Pierre prend ainsi ses distances avec la terre, qu’il ne rencontre plus que lorsque, d’épuisement, il s’écroule de tout son long dans la fiente. Peu à peu, il se désintéresse d’une production de qualité et d’une vie heureuse. Sa vie ne fait plus sens.

Avec autant de sincérité que de maladresse dans la mise en scène (un peu précipitée), Au nom de la terre retrace le sillon déviant d’une agro-industrie qui rompt l’alliance avec la terre nourricière au nom du profit, de l’américanisation des moyens de production et, surtout, au détriment de ceux qui, oubliant le conseil précautionneux de Jean Giono (1895-1970)* ont préféré l’exploiter plutôt que l’honorer.

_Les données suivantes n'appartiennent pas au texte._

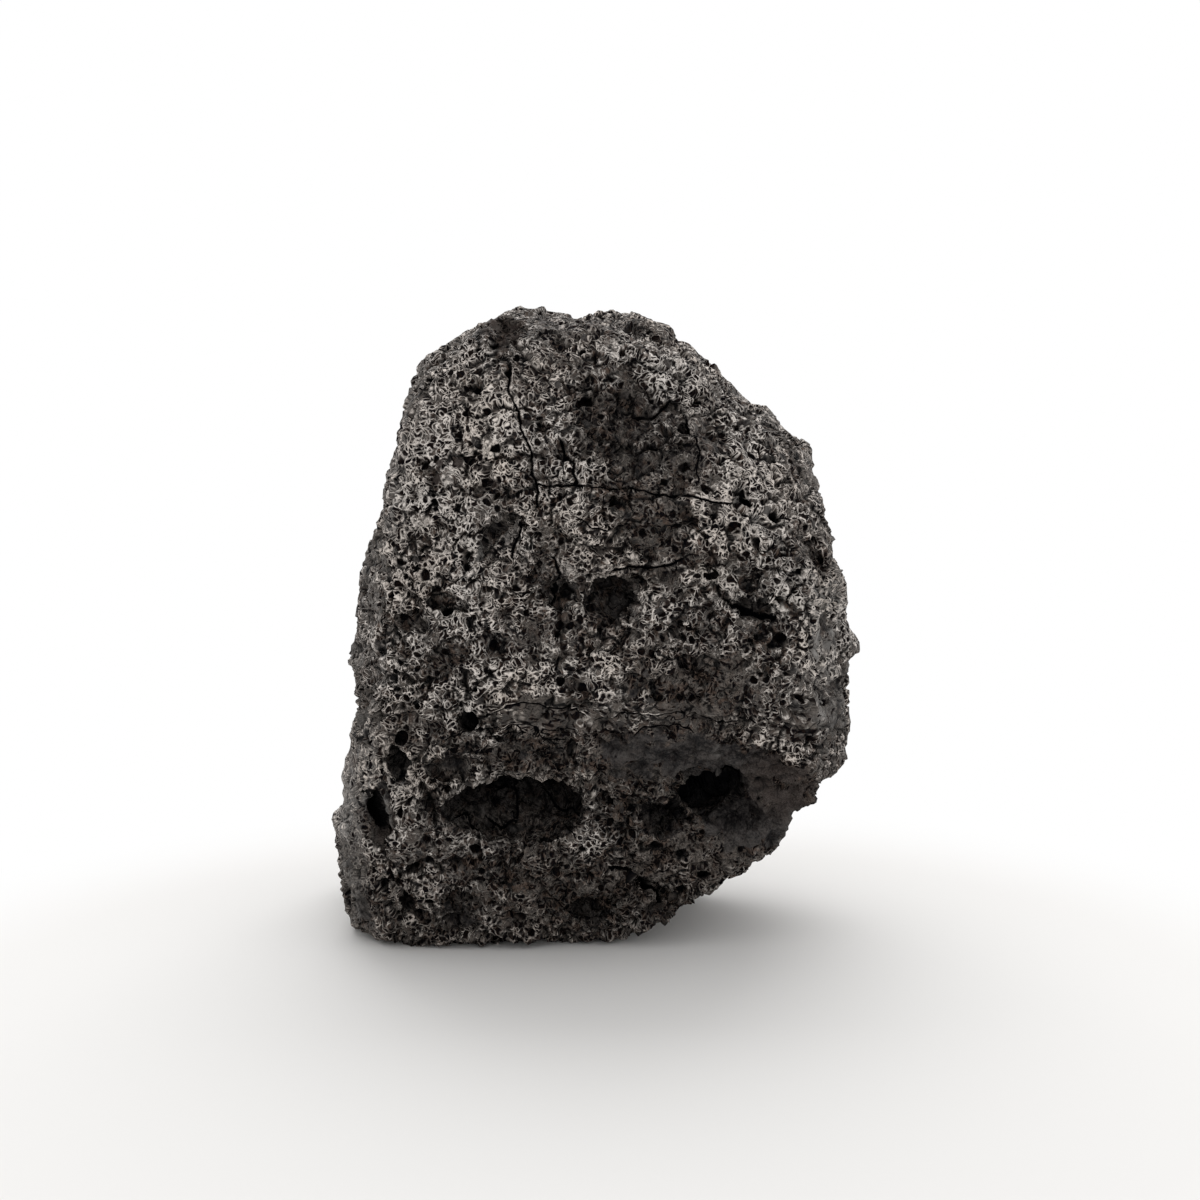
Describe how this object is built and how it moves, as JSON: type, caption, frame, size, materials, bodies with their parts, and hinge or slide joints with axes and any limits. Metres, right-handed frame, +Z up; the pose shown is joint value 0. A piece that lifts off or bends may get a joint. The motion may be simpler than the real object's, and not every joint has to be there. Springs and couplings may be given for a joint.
{
  "type": "iron meteorite",
  "caption": "Hand-sized iron meteorite with planed faces, thumb-print hollows and open pits, standing on a flattened foot.",
  "frame": {"origin": "centre of the bounding box's bottom face, level with the flattened foot", "axes": "+Z up from the foot to the crown, the broad pitted front face looks along -Y, +X to its right"},
  "size_m": [0.0694, 0.0558, 0.0823],
  "materials": {
    "meteorite": "weathered, pitted, matt charcoal with paler worn rims"
  },
  "bodies": {
    "root": {"meteorite": "meteorite"}
  },
  "joints": []
}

* « La mesure que le paysan ne doit pas dépasser, c’est son nécessaire, le nécessaire de sa famille, le nécessaire de quelques artisans simples, faciles à dénombrer, qui produisent à côté de lui les objets indispensables à son travail et à son aisance » (cf. Lettre aux paysans sur la pauvreté et la paix, éditions Grasset & Fasquelle, 1938, cité in Faire progresser son potager en permaculture – Je passe à l’acte, de Xavier Mathias, éditions Actes Sud, coll. « Kaizen », 2018, p. 15). Aux XVIIIe et XIXe siècles déjà, des artisans, contraints par l’industrialisation effrénée de rompre avec leurs traditions, inspirés par les mouvements luddites, mettaient en garde contre ce productivisme qui détruit la vie des ouvriers, accélère les cadences, inonde les marchés de produits manufacturés bon marché mais généralement bas de gamme,  et, in fine, brise les liens qui existent entre le petit artisan qui travaille pour une clientèle locale qu’il connaît et à laquelle il ne pourra donc pas, sans éprouver une vaste honte, vendre des biens de piètre qualité.

Au nom de la terre – Drame français d’Édouard Bergeon – Avec Guillaume Canet, Rufus, Samir Guesmi, Anthony Bajon… – Durée : 1h43 – Sorti le 25 septembre 2019.